If you ignore the recently created catch-and-release season, trout fishing begins the first Saturday in May and ends on September 30th for most streams in Wisconsin. In northern Wisconsin the asparagus season also starts in May, which may explain why I have always felt that asparagus goes especially well with fried brook trout.

Even canned asparagus makes a good accompaniment, but fresh asparagus boiled or fried until crisp-tender in olive oil and butter is the best. Mom usually boiled asparagus in a little water, but I prefer it fried. Here is how to make enough pan-fried asparagus for four.

INGREDIENTS:

1 lb. fresh asparagus
2 T butter
2 T olive oil
3/4 tsp. salt
1/4 tsp. black pepper

PROCEDURE:

Wash and trim the cut ends of the asparagus. You may need to trim a bit more on some stalks to remove the woody portion. Heat the butter and oil in a frying pan over moderate heat. Add the asparagus and turn to coat the spears with oil. Sprinkle on the salt and grind pepper over the spears. Cook them eight to ten minutes until tender but still crisp.
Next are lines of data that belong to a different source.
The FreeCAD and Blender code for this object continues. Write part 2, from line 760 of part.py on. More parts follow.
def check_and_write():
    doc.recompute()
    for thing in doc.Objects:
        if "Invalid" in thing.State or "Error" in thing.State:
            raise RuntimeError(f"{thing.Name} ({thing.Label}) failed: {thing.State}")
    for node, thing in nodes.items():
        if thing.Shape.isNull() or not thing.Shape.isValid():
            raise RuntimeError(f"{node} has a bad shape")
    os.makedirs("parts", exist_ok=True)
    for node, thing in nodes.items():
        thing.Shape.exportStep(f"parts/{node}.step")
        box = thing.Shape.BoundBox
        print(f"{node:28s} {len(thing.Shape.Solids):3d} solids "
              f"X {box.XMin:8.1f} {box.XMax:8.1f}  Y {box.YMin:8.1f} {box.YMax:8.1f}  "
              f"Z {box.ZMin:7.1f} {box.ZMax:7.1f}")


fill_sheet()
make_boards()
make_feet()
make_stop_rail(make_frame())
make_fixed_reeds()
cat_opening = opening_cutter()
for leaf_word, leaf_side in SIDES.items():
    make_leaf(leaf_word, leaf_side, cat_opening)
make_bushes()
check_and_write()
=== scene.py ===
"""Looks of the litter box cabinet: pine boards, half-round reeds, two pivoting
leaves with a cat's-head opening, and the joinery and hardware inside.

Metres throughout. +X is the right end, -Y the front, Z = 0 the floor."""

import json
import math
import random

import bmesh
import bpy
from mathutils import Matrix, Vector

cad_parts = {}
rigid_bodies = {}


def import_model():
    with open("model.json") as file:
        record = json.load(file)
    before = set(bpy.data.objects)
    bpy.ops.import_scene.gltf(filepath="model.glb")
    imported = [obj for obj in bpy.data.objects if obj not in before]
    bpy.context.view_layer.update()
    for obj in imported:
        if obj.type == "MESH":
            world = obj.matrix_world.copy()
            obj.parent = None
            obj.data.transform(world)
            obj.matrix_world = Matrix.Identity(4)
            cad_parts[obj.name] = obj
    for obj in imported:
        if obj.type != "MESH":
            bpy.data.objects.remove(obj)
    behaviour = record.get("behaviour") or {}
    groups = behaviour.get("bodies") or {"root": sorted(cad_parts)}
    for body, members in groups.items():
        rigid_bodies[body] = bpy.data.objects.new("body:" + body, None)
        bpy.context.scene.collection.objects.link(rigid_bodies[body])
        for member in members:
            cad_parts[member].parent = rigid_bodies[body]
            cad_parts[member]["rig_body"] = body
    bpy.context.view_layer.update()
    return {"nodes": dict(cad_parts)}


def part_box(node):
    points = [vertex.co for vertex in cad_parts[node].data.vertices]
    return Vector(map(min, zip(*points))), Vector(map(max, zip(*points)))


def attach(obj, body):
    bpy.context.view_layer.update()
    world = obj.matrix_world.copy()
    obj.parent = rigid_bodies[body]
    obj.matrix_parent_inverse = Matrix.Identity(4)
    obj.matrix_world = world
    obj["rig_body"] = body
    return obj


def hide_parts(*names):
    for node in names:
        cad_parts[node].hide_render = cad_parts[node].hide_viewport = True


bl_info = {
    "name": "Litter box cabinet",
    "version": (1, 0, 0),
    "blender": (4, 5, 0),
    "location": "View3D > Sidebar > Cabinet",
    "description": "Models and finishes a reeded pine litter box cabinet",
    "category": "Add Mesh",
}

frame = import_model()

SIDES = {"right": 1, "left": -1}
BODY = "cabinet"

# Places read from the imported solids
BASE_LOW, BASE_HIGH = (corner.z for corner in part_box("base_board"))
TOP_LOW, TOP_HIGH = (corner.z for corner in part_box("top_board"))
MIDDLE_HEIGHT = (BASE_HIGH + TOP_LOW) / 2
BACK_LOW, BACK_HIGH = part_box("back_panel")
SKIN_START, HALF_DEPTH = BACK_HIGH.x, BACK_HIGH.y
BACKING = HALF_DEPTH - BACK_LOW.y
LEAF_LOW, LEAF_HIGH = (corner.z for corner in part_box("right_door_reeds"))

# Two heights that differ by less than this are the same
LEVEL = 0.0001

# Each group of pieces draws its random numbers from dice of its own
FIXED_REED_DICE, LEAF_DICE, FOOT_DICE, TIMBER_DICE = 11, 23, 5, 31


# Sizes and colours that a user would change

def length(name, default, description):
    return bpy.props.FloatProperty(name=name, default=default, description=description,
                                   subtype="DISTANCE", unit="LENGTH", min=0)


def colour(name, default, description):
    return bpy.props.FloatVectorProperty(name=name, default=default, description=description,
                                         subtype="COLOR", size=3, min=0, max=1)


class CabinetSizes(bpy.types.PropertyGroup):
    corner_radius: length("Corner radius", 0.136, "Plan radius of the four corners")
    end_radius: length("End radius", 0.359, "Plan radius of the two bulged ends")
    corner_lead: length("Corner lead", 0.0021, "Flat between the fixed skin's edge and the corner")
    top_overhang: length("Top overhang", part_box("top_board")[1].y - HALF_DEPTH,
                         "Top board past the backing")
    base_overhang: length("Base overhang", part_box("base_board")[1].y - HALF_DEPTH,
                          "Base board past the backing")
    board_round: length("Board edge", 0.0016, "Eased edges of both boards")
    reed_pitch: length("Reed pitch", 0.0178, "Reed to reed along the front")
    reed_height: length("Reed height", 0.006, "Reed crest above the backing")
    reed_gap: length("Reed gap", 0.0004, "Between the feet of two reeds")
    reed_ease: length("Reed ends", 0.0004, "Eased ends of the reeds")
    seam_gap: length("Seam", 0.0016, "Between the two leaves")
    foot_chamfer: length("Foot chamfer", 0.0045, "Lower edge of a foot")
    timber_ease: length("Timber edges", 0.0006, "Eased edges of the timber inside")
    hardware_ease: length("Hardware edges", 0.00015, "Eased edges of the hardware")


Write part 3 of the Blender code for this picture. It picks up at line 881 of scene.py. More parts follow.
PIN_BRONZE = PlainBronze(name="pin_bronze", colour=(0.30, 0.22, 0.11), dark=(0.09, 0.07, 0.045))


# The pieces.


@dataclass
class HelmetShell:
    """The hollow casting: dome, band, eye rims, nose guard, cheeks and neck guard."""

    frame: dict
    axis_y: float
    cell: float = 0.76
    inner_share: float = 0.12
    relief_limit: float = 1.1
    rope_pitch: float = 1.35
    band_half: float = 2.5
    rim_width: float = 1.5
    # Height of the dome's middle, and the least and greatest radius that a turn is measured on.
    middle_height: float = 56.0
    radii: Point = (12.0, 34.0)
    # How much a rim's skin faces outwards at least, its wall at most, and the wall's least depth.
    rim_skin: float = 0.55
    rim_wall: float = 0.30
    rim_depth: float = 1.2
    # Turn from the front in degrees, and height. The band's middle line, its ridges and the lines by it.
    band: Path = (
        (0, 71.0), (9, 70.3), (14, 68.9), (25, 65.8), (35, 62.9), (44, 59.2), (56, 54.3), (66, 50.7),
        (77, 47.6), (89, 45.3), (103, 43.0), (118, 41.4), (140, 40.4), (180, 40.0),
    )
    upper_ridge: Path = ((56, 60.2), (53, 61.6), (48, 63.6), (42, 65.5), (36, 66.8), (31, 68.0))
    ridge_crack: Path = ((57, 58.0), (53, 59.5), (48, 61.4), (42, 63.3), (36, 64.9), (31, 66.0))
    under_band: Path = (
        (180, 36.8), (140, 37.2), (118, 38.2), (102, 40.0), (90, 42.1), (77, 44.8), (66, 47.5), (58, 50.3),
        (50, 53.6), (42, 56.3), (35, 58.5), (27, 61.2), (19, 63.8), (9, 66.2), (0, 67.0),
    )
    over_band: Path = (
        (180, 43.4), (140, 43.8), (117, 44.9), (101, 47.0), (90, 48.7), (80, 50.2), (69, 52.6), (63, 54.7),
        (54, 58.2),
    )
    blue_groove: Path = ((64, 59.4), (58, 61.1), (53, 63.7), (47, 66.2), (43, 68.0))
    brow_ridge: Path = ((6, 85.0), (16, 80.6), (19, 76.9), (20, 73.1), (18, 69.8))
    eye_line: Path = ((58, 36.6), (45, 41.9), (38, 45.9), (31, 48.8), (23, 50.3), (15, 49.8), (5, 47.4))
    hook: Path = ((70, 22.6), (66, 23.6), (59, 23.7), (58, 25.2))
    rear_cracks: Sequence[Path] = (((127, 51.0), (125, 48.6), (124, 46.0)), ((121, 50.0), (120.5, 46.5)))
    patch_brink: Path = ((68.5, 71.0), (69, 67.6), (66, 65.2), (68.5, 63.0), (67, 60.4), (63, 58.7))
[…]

NOTES: You can also use this recipe to roast the spears. Preheat the oven to 400º and melt the butter. Mix the butter and oil in a glass baking dish and add the asparagus. Sprinkle the spears with salt and pepper and turn them until they are coated evenly with the oil and spices. Roast them for 20 to 25 minutes until tender but still crisp. I usually use sea salt for roasting vegetables, but ordinary iodized salt is okay.